Normally when I audition for anything I keep it very secret. I tell as few people as possible. If I fail, I don't want to have to tell everyone who asks "How did your audition go?" that I didn't get anything.
But this time is different. My purpose for posting this is absolutely not to receive compliments or words of comfort. In all honesty I would love to forget that this whole thing ever happened.
This time, though, I know for sure that things happened exactly the way the Lord wanted them to, and I don't want to keep His beautiful plan a secret.
I prayed so hard about these auditions. I almost backed out countless times. I prayed that if it was not His will that I be in shows this semester that He stop me from getting to the audition somehow. I was looking for the easy way out; I don't like to try for anything that I don't think I will get. But notice: He allowed me to go sign up, fill out a form, pick out a monologue, practice over and over, get to the auditions, and worry all day today about call-backs. All for nothing. And the thing is that along every single step along the way, I knew that He wanted me to keep going. You see, I had much to gain from this experience. Humility. Perseverance.
"No," He says through it all, "You are not always going to get what you want or be the best at everything. But that shouldn't stop you from trying.
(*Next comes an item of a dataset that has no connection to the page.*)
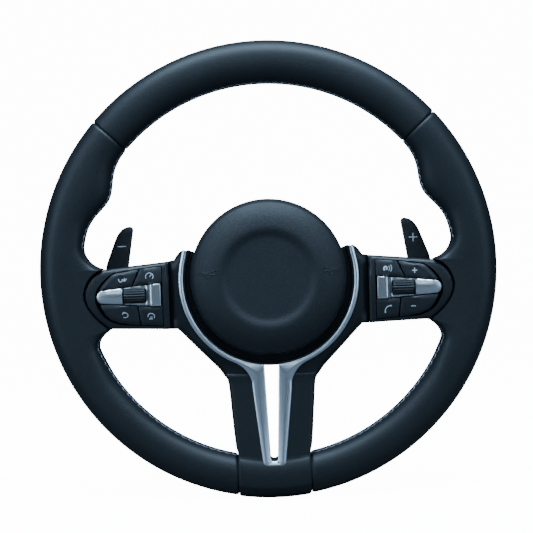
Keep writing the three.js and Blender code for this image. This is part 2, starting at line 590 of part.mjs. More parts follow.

And when you fall, bless the opportunity to grow in wisdom and virtue, for I Myself fell three times along the road to the cross. You don't have to be perfect, little one. But you must try."

Tuesday, September 1, 2009

Commuting...

sucks. It's been a day and a half now, and it's really getting on my nerves. Seriously, I need to devote 2 hours of my life every day to travel from my house to my classes and back again? Not fun. Not at all fun.
I waited for a trolley for over twenty minutes this morning!!!! What is that all about?? I was 10 minutes late to my first class this morning because of it. And what if I oversleep? There is no throw-on-some-clothes-and-walk-5-minutes option now. Nope. No room for mistakes.
Also, I am on campus with 3 1/2 hours of free time and nowhere to go chill out. I miss my little room. I have to sit in the computer lab and blog instead of watching old episodes of Scrubs. Boo.
Plus also, I forgot my Pitt ID today, so I had to shell out $4.60 to get here this morning, and tonight I'm gonna have to shell out $4.60 more to get home. That's almost $10 down the tubes!!! I could have bought a journal with that money! Or makeup! Or food! Or ANYTHING but bus and trolley fare!!! Ooo I'm so angry. >:(
And also, I don't have a meal plan anymore, so I'm going to have to pay real money for my dinner tonight. Argh!